Saturday, February 27, 2016

My Name is Lucy Barton by Elizabeth Strout

My Name is Lucy Barton by Elizabeth Strout

We meet Lucy Barton as she lies in a hospital bed in New York City.  She will remain there for nine long weeks, though the cause of her illness remains a mystery.   While she's in the hospital, her mother comes to visit for five days.  She never leaves Lucy's side and never sleeps.  They discuss people they knew over the years and this is how we learn who Lucy Barton really is.

Lucy grew up dirt poor, her family living on the fringes of their rural Illinois community.  Her husband had sent her mother the airplane ticket.  She had never been on an airplane before and Lucy hadn't seen her in many years. They talk about the past and look out at the Chrysler Building. Every now and then the doctor checks on her and periodically some nurses who she's given nicknames to, come to take her temperature.

The story is peppered with some talk of the AIDS epidemic in the 1980's, the decade in which we first meet Lucy Barton.  First we go back to her childhood when her father locks her in his truck with a brown snake of which she's terrified.  Her brother grows into a man yet is still reading Little House on the Prairie books. The reader is never given any explanation for why theses event are important.  We see snippets of Lucy's marriage and her children.  Then we skip to her quest to become a writer after her illness. And when her mother goes home, her life moves on.
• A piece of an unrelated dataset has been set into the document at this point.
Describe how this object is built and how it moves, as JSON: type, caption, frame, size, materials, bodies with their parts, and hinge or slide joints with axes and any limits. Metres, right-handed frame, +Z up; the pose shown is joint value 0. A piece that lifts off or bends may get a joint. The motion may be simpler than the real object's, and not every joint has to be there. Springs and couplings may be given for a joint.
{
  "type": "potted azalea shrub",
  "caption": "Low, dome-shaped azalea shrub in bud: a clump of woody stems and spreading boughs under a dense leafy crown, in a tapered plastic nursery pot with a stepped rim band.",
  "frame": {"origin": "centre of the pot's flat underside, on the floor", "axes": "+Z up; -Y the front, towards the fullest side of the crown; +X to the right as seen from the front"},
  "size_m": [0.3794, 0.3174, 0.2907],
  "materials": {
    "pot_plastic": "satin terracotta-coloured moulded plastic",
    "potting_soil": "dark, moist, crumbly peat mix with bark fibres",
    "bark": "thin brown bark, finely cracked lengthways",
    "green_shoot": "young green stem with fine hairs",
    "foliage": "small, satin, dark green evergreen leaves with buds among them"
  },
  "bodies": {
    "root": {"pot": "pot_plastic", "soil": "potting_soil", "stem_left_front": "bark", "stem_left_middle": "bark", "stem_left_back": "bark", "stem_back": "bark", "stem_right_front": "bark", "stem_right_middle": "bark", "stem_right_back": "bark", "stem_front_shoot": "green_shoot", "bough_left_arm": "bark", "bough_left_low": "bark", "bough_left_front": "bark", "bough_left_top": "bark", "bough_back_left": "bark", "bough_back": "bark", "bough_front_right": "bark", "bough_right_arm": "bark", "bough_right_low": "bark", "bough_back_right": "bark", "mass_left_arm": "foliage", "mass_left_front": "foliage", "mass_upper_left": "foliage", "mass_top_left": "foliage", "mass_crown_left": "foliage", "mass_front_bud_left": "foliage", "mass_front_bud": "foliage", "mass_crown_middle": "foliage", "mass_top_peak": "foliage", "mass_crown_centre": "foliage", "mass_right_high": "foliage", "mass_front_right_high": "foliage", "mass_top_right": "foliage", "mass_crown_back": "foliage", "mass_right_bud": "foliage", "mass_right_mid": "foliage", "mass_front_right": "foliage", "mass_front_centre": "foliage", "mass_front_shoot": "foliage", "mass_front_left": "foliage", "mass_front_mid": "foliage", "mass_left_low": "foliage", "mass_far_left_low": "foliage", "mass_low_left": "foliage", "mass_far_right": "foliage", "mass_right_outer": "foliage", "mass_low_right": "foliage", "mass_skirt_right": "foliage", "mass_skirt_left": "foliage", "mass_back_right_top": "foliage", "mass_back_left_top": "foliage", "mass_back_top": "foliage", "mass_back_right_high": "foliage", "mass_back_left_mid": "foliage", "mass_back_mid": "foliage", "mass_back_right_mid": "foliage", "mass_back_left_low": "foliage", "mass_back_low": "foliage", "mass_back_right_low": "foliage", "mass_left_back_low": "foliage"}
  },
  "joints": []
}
I loved Olive Kitterridge but I just couldn't wrap my head around Lucy Barton.  I got more out of the advice she received from another writer, than I got from reading her story.  I just couldn't find much about Lucy to like, I found her kind of blah.  With that being said, Olive Kitteridge wasn't a likable character either but she was tough, funny and feisty.  And it's not to say, My Name is Lucy Barton is not a well written novel, but Lucy couldn't grab my attention.